SAT has no periods and no longer stands for anything; it is simply the SAT. It is, however, an initialism, so your preference that it be a verb is well taken.
I wasn’t crazy about the theme, but I did enjoy doing the puzzle.
Disney places have limited appeal, Janie? Not to this fan.
I read “sat” as the verb, but I can see it the other way. How nice. You have a choice, and the clue still makes sense.
jeffrey — whence the “in my estimation” qualifier! or to be more specific, “limited appeal” to this traveler.
hoping “the farmer and the cowman” (so to speak) can still be friends —
Just don’t call me late for dinner!
Janie – yes we are still friends, but I’ll be wondering all day if I’m the farmer or the cowman. I thought I was Goofy.

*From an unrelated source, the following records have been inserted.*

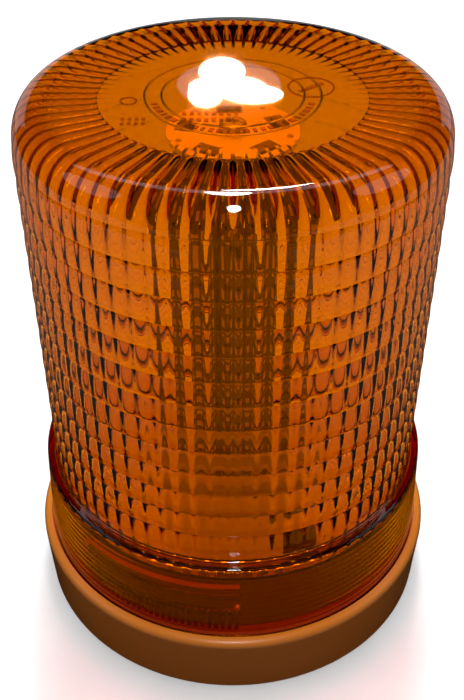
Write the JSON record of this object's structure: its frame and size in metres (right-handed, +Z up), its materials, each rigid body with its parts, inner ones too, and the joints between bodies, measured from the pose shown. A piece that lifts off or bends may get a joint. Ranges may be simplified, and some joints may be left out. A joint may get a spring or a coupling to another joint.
{
  "type": "beacon",
  "caption": "Round amber warning beacon: reeded twist-lock lens over a tower of LED boards on an orange base with a rubber mounting gasket.",
  "frame": {"origin": "centre of the mounting gasket's lower face, on the beacon's axis", "axes": "+Z up along the beacon's axis, -Y towards the front"},
  "size_m": [0.1128, 0.1128, 0.1454],
  "materials": {
    "orange_plastic": "moulded, slight sheen",
    "black_rubber": "matt",
    "brass": "machined",
    "steel": "zinc plated",
    "component_black": "moulded",
    "wire": "insulation",
    "terminal_green": "moulded",
    "white_plastic": "moulded",
    "tower_cap": "white enamel",
    "circuit_board": "solder mask",
    "led_package": "ceramic and silicone",
    "resistor": "thick film",
    "amber_lens": "clear amber polycarbonate, polished"
  },
  "bodies": {
    "base": {"base_housing": "orange_plastic", "board_standoffs": "brass", "cable_grommet": "black_rubber", "capacitors": "component_black", "control_chip": "component_black", "driver_board": "circuit_board", "inductor": "component_black", "led_board_1": "circuit_board", "led_board_2": "circuit_board", "led_board_3": "circuit_board", "led_board_4": "circuit_board", "led_board_5": "circuit_board", "leds_1": "led_package", "leds_2": "led_package", "leds_3": "led_package", "leds_4": "led_package", "leds_5": "led_package", "mounting_gasket": "black_rubber", "plate_screws": "steel", "power_transistors": "component_black", "reflector_plate": "white_plastic", "resistors_1": "resistor", "resistors_2": "resistor", "resistors_3": "resistor", "resistors_4": "resistor", "resistors_5": "resistor", "supply_connector": "component_black", "supply_lead": "wire", "terminal_block": "terminal_green", "terminal_screws": "steel", "threaded_inserts": "brass", "tower_cap": "tower_cap", "tower_lead": "wire", "tower_rod": "steel", "tower_screw": "steel", "tower_socket": "white_plastic"},
    "seal_carrier": {"lens_seal": "black_rubber"},
    "lens": {"lens": "amber_lens"}
  },
  "joints": [
    {"name": "lens_rise", "type": "slide", "parent": "base", "child": "seal_carrier", "axis": [0, 0, 1], "range_m": [0, 0.0015]},
    {"name": "lens_turn", "type": "hinge", "parent": "seal_carrier", "child": "lens", "pos_m": [0, 0, 0.04], "axis": [0, 0, 1], "range_deg": [0, 60]}
  ],
  "couplings": [
    {"joint": "lens_rise", "follows": "lens_turn", "m_per_rad": 0.00143}
  ]
}
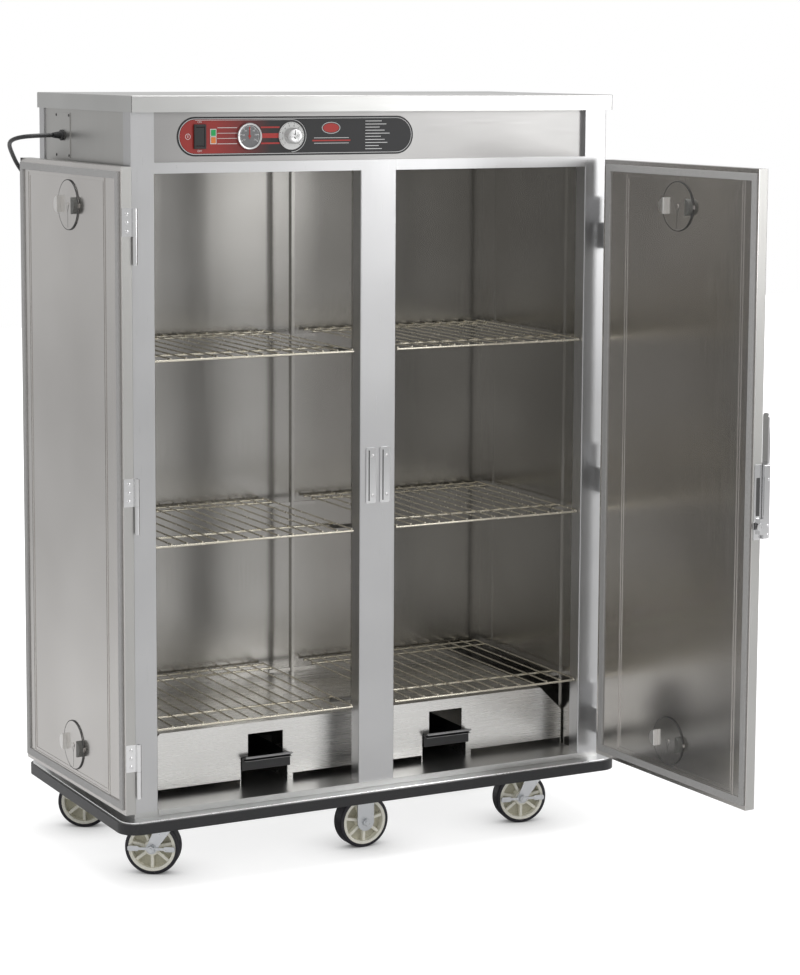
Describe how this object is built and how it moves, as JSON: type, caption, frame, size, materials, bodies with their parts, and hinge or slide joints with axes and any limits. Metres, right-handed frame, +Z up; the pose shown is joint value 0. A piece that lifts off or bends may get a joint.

jeffrey — only the shadow knows for sure!
Just finished the Onion – and got everything except TEXTONYM – never heard of it, and I had SOSS or S-O-S’s for the mobile communiques – so I didn’t finish.
Love the word TEXTONYM – and I’m with you, Amy. I don’t text much, and when I do, I turn that feature off. My daughter is a whiz at it – I think after a while you learn what the phone guesses, or the phone learns what you usually type, or both. Too much technology for me. Send me an e-mail.
My favorite clue was the safety device – and I’m glad there was no capital letter on “congress” – there is no protection from acts of Congress with a captial C, though the implication is in the right ball-park.